Let’s start with delighting the soul; that’s the purpose of good writing. That’s its first legitimate goal. The utter wonder of entering another world that stretches our imaginations and our experiences is a joy beyond words only possible through words. To immerse oneself in Wallace Stegner’s “Crossing to Safety” and then to dive right into his “All the Little Live Things” is to bathe the soul in a sense of longing that is more fulfilling than any possible possession and a fulfillment that never, never tires. It habituates the mind to enter into the rich perspective of another person, a person who possesses rare wisdom as well as a distinctive experience of the world.

 

But beyond the joy, the delight, the wonder, the widening of perspectives and multiplying of human experiences, there is that point that George Will and Adam Garfinkle make in their essays. “Deep literacy” increases our capacity for critical reflection. It extends the ability of a person to attend to the intricacies and logical unfolding of arguments, develops an attention span able to comprehend deeper more complex realities, and increases one’s tendency not to settle for simplistic answers. “We are or become, cognitively speaking, what we do with language,” writes Garfinkle.

 

Deep reading, Will writes, echoing Garfinkle, equips readers with a shield of skepticism, a valuable device in a culture plagued by demagogues and populists on the left and the right. This kind of reading doesn’t come “naturally” in a society addicted to sound bites, to ten second commercials, rapid fire television images, and bumper sticker slogans. But, as the ancient Greeks knew long ago, the building of character happens one habit at a time, for good or for bad.
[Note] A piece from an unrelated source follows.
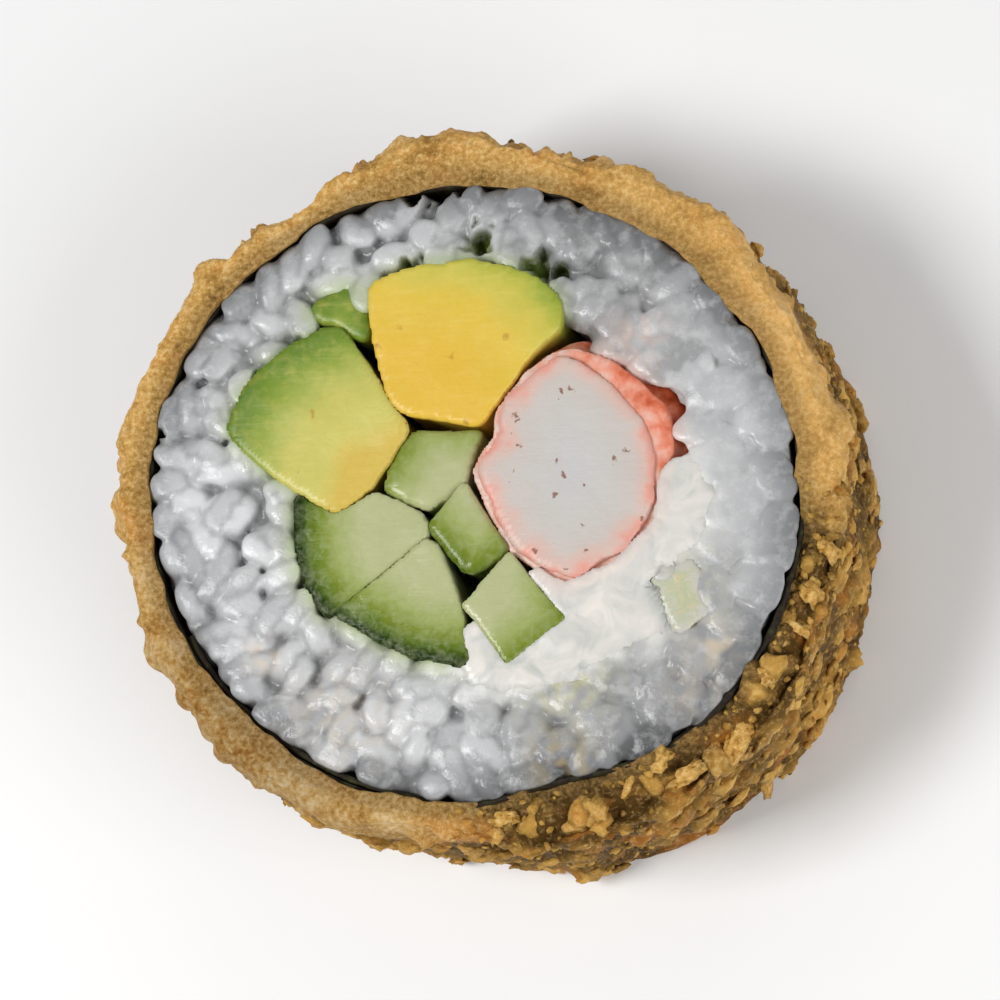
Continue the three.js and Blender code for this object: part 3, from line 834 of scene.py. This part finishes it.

And, although deep literacy will never be popular, a society bereft of a substantial minority of deep readers will find itself in considerable danger.

 

Well, all this is true. I think. But it is not the reason I binge read. “Reading,” according to Francis Bacon, “maketh a full man.” Or to update our Elizabethan sage: “Deep reading makes humans whole.”

 

We’ve never had a better excuse to cultivate the habit of deep reading than we have right now.